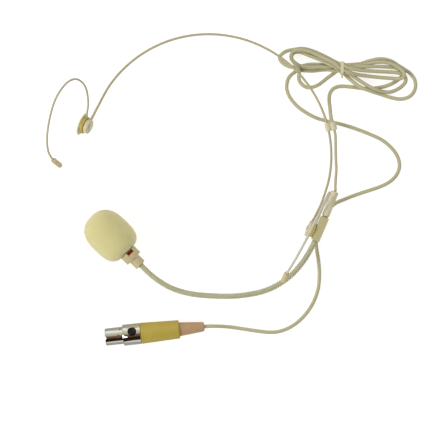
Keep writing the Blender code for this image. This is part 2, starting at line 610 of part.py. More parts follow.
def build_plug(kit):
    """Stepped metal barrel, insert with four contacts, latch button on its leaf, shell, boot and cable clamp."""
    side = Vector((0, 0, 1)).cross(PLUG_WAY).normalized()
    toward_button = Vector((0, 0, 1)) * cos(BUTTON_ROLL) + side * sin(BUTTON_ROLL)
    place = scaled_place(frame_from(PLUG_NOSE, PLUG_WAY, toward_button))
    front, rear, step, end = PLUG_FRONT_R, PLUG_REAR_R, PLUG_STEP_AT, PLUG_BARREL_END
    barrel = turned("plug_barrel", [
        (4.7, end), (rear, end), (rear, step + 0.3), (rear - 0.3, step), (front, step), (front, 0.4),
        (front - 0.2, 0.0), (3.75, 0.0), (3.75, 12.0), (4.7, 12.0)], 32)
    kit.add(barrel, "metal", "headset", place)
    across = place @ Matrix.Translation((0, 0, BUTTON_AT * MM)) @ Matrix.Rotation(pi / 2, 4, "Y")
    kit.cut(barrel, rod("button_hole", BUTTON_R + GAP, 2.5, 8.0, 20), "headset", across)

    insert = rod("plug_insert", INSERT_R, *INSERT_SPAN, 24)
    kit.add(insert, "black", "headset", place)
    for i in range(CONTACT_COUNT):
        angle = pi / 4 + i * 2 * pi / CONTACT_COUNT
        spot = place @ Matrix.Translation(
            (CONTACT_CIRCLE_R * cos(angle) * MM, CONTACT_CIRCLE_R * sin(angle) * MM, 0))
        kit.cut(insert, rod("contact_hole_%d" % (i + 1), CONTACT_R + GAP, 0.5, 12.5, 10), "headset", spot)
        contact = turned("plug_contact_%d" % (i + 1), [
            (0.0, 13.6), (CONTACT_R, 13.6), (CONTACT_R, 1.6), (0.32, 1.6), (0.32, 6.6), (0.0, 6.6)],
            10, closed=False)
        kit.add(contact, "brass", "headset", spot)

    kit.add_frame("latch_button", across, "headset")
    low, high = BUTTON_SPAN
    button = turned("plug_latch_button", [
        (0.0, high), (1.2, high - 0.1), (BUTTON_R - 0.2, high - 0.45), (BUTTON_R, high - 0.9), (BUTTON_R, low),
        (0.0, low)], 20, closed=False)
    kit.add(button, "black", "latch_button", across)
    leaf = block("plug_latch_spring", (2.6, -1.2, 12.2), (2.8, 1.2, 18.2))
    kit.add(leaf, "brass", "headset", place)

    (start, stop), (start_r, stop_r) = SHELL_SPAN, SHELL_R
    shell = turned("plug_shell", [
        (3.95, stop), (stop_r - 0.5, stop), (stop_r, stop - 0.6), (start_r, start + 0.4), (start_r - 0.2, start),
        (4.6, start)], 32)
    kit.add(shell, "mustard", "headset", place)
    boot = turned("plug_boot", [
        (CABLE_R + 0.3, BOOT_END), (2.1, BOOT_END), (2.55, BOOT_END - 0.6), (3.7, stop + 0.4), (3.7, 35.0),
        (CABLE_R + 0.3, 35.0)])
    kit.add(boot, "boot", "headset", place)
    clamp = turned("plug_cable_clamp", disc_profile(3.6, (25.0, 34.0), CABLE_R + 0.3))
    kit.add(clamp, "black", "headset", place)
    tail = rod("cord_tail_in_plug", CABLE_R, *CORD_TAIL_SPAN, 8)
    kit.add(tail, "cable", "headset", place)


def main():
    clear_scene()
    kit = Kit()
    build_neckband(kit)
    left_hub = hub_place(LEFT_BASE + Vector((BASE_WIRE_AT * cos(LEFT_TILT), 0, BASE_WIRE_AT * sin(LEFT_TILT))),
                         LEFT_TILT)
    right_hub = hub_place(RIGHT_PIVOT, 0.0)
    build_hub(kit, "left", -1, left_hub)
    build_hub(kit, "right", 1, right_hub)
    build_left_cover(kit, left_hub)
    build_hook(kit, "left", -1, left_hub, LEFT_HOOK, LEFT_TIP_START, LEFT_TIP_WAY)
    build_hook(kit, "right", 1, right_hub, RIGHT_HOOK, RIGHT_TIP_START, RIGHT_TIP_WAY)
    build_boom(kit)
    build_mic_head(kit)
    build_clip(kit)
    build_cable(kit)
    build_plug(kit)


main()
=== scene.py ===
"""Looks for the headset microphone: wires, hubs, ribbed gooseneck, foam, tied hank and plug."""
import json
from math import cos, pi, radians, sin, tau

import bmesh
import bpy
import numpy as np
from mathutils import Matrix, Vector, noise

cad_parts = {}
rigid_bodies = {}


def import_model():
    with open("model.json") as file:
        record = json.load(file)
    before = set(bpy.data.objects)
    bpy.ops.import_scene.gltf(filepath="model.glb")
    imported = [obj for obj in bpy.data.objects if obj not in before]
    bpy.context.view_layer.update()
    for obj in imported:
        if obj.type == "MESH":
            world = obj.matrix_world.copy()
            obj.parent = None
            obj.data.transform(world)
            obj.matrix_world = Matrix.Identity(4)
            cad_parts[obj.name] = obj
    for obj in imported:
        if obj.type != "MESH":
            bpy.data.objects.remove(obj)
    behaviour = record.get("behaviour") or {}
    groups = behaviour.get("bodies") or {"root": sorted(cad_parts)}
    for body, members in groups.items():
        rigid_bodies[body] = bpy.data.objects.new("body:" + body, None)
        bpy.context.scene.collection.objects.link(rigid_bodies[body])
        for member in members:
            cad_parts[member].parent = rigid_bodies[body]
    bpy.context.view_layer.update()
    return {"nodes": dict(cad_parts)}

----

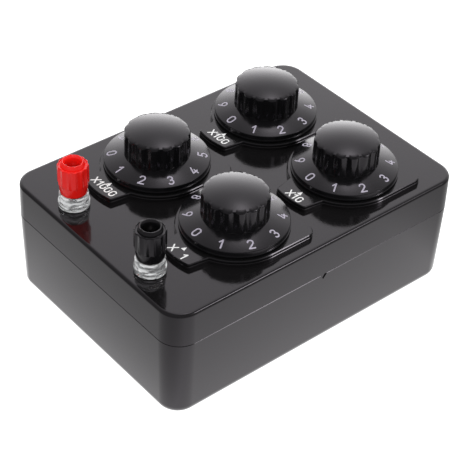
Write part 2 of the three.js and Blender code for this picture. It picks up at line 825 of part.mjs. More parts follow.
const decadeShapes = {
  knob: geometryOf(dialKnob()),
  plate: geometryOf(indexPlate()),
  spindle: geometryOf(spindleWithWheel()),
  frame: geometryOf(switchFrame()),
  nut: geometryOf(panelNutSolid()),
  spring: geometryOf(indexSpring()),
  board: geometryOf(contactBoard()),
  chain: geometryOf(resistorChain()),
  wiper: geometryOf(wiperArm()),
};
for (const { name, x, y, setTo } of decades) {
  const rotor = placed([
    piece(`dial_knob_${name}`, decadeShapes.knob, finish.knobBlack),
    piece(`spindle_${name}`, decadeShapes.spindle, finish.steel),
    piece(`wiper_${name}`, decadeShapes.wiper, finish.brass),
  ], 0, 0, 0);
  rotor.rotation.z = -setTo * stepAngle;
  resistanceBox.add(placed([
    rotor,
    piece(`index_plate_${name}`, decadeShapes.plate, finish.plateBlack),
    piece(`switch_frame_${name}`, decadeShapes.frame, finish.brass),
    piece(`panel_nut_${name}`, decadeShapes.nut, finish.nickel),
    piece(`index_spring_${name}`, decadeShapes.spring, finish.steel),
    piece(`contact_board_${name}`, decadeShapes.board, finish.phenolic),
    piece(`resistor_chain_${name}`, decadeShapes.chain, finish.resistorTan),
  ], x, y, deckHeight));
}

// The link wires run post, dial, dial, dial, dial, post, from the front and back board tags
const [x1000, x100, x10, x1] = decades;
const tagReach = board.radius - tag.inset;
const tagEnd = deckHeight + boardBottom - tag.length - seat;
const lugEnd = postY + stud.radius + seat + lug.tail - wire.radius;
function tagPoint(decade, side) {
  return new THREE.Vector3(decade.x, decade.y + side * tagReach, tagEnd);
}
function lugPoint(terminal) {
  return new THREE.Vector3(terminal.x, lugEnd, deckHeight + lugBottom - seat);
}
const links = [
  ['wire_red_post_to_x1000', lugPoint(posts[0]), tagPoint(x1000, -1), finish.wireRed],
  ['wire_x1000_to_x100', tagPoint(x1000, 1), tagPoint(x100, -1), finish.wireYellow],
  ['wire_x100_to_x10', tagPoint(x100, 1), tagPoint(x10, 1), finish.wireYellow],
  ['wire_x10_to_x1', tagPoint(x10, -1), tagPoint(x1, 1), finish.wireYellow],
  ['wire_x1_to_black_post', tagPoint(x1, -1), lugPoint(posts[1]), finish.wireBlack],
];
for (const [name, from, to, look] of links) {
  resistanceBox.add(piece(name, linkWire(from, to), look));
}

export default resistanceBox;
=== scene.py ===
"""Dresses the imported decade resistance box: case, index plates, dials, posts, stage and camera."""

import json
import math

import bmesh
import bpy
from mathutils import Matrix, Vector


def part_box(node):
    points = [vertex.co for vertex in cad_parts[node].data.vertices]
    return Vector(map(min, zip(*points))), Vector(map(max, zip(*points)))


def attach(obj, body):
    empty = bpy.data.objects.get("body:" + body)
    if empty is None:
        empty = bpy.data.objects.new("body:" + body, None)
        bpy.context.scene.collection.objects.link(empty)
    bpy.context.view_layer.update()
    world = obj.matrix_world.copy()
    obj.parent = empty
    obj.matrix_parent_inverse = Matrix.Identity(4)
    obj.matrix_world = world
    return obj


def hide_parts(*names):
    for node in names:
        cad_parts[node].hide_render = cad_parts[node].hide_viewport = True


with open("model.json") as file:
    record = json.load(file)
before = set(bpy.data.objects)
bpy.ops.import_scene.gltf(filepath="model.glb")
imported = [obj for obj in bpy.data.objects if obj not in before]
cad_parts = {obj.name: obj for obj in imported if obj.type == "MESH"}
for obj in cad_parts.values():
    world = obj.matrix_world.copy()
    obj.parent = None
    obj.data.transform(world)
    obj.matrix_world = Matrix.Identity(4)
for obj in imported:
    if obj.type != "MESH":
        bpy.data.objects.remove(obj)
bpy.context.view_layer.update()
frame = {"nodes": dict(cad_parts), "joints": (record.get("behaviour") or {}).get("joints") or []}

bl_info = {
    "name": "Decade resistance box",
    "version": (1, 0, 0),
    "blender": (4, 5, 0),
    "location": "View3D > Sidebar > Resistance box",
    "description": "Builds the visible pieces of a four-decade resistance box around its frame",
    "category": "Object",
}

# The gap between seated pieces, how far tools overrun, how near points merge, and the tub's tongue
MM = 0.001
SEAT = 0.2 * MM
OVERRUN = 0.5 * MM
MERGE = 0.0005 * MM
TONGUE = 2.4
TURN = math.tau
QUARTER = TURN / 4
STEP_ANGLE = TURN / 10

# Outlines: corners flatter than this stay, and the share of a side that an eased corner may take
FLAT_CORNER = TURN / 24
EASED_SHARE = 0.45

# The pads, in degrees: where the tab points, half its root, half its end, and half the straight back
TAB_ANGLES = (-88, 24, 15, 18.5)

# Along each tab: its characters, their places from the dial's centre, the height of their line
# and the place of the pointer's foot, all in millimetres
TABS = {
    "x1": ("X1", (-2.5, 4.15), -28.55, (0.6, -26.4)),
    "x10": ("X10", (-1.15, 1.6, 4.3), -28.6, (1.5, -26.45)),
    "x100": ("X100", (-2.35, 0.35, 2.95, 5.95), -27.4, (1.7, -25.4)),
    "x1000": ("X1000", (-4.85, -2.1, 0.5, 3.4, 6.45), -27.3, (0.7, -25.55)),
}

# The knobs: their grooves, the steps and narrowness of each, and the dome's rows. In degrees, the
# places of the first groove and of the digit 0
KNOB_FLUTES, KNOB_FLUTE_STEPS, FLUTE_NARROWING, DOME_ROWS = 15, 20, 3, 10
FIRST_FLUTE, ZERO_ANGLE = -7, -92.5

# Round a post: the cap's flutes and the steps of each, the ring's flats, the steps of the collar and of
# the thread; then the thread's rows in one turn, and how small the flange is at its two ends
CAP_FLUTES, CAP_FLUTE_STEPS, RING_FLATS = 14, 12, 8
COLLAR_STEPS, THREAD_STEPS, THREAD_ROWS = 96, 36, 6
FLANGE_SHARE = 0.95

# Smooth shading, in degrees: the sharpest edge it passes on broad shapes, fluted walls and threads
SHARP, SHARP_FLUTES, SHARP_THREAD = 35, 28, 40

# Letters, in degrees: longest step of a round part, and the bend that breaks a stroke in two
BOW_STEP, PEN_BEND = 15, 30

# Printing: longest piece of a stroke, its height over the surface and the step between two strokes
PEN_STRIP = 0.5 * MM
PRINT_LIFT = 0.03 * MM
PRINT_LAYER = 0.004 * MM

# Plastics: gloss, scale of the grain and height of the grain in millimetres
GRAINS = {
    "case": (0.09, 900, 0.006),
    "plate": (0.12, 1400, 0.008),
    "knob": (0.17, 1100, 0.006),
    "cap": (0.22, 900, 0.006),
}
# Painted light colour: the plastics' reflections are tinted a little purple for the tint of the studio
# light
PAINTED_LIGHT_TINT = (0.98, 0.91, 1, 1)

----

From the listing above, output exactly the run of lines that starts with the line containing "kit = Kit()" and ends with the line containing "for body, members".

    kit = Kit()
    build_neckband(kit)
    left_hub = hub_place(LEFT_BASE + Vector((BASE_WIRE_AT * cos(LEFT_TILT), 0, BASE_WIRE_AT * sin(LEFT_TILT))),
                         LEFT_TILT)
    right_hub = hub_place(RIGHT_PIVOT, 0.0)
    build_hub(kit, "left", -1, left_hub)
    build_hub(kit, "right", 1, right_hub)
    build_left_cover(kit, left_hub)
    build_hook(kit, "left", -1, left_hub, LEFT_HOOK, LEFT_TIP_START, LEFT_TIP_WAY)
    build_hook(kit, "right", 1, right_hub, RIGHT_HOOK, RIGHT_TIP_START, RIGHT_TIP_WAY)
    build_boom(kit)
    build_mic_head(kit)
    build_clip(kit)
    build_cable(kit)
    build_plug(kit)


main()
=== scene.py ===
"""Looks for the headset microphone: wires, hubs, ribbed gooseneck, foam, tied hank and plug."""
import json
from math import cos, pi, radians, sin, tau

import bmesh
import bpy
import numpy as np
from mathutils import Matrix, Vector, noise

cad_parts = {}
rigid_bodies = {}


def import_model():
    with open("model.json") as file:
        record = json.load(file)
    before = set(bpy.data.objects)
    bpy.ops.import_scene.gltf(filepath="model.glb")
    imported = [obj for obj in bpy.data.objects if obj not in before]
    bpy.context.view_layer.update()
    for obj in imported:
        if obj.type == "MESH":
            world = obj.matrix_world.copy()
            obj.parent = None
            obj.data.transform(world)
            obj.matrix_world = Matrix.Identity(4)
            cad_parts[obj.name] = obj
    for obj in imported:
        if obj.type != "MESH":
            bpy.data.objects.remove(obj)
    behaviour = record.get("behaviour") or {}
    groups = behaviour.get("bodies") or {"root": sorted(cad_parts)}
    for body, members in groups.items():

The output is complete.